One way to ingratiate yourself with the kids, and with the people who make movies for kids, is to volunteer your services as a voice for animated movies. And, after his highly celebrated work as the wise-cracking animal sidekicks of Mulan and Shrek, Murphy may forever be first on every animator's list of stars to recruit, an expressive voice to liven up dull plots with a steady stream of irreverant insults and complaints. Based on my viewing of these films, however, this would appear to be a characterization that can grow very old very quickly. Working in territory closer to his old stomping grounds in Brooklyn, New York, Murphy enjoyed less success with his clay-animation series The P.J.s, a series that lacked both the droll wit and the heart displayed by Mr. Robinson.

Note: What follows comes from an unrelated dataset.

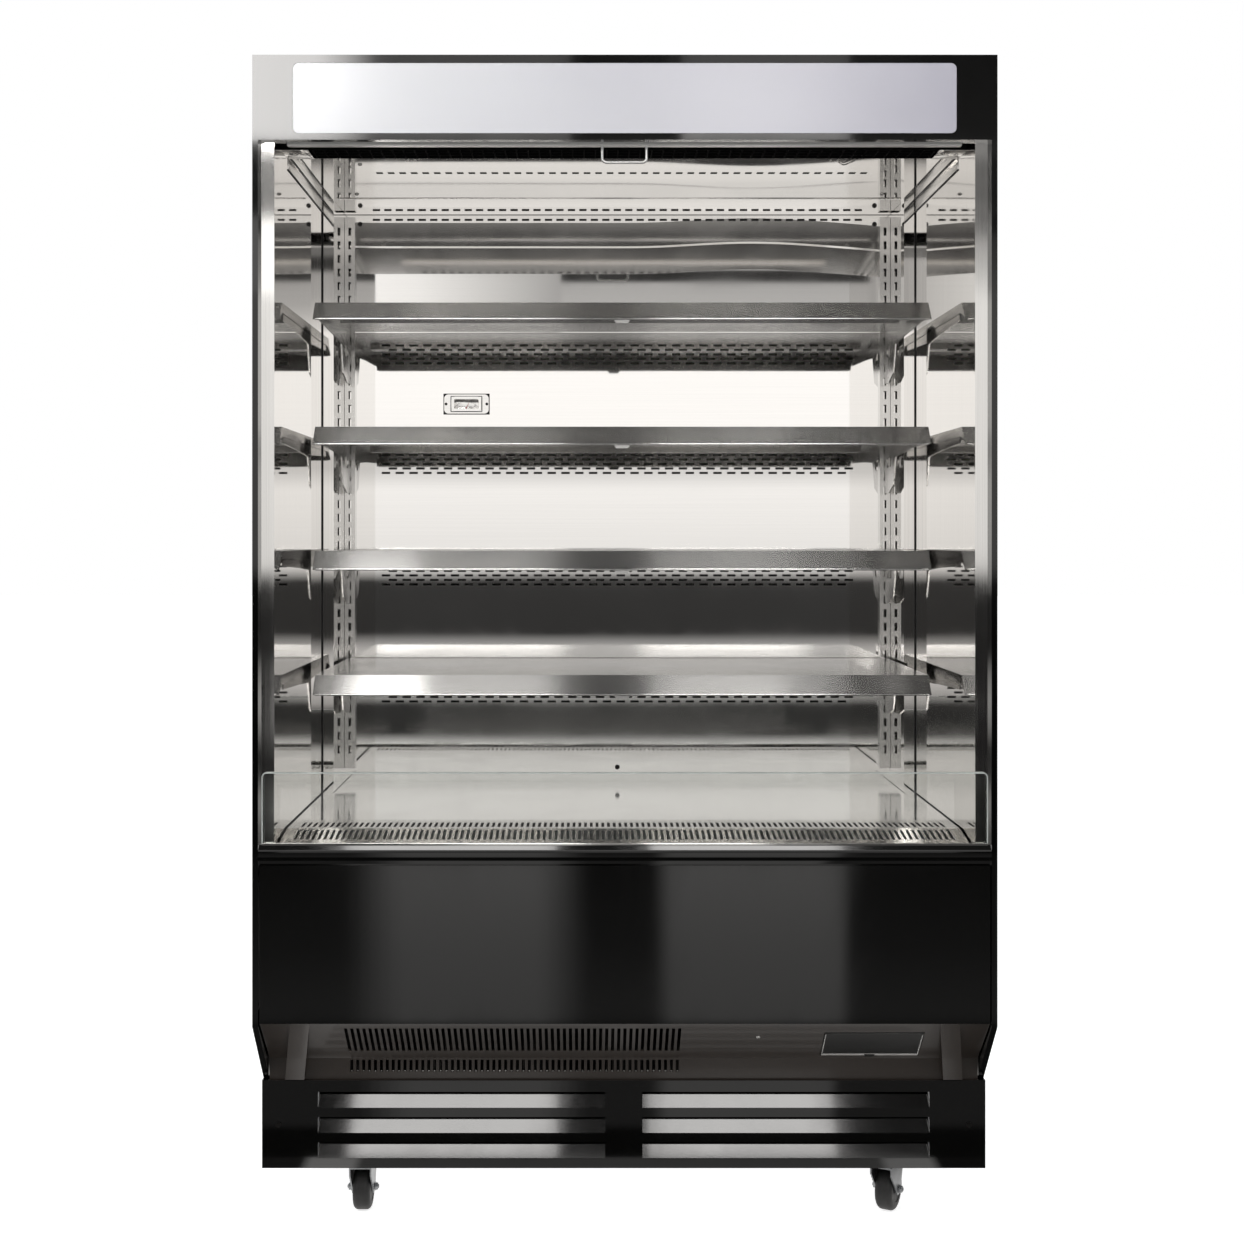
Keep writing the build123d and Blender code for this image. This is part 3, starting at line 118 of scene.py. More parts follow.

However, despite earlier flirtings with the fantastic in a Michael Jackson music video, "Remember the Time," in the mildly diverting The Golden Child, and in the miscalculated Vampire in Brooklyn, the true turning point in Murphy's career was the brilliant and disturbing The Nutty Professor. Whereas Jerry LEWIS's original film employed the Jekyll-and-Hyde story to attack his former screen partner Dean Martin, Murphy's film surprisingly serves as a sustained attack on Eddie Murphy himself. Plump, insecure, and humorless, Professor Klump represents everything Murphy never was; he drinks a potion to transform himself into the athletic, brash, and sarcastic Eddie Murphy long familiar to screen audiences. In the film, Klump triumphs over and suppresses the evil Murphy persona and learns to love himself for the dull, stolid person that he truly is. I cannot recall another film in which a actor so resoundingly and vitriolically repudiated his own screen persona; Murphy all but announces to the world, "I'm not going to be that cocky, foul-mouthed comedian any more; from now on, I'm going to be this big, bland, lovable teddy bear of a guy." And it is a message delivered with a purposefulness and panache rarely observed in an Eddie Murphy performance.

Indeed, since The Nutty Professor, being a family man has been Murphy's visible agenda, despite occasional forays like Holy Man into somewhat edgier territory. The results so far have not been encouraging: Dr. Dolittle, lacking any sort of personal theme that could energize Murphy, fell back on the crude humor of the elementary-school playground to engage its viewers; the sequels to that film and to The Nutty Professor were enervated exercises; and after botching his efforts to revive another wholesome chestnut with I Spy and to launch a new franchise with The Adventures of Pluto Nash, we are now left to look forward (if that is the proper phrase) to Murphy's visit to The Haunted Mansion without an overabundance of optimism. Fred McMurray made tons of money presiding over unobjectionable family comedies on screen and television during the 1960s, but the roles he is remembered for today, in the not-suitable-for-families films Double Indemnity and The Apartment, were as sleazy scoundrels. Besides The Nutty Professor, what roles are audiences of the future going to remember Eddie Murphy for?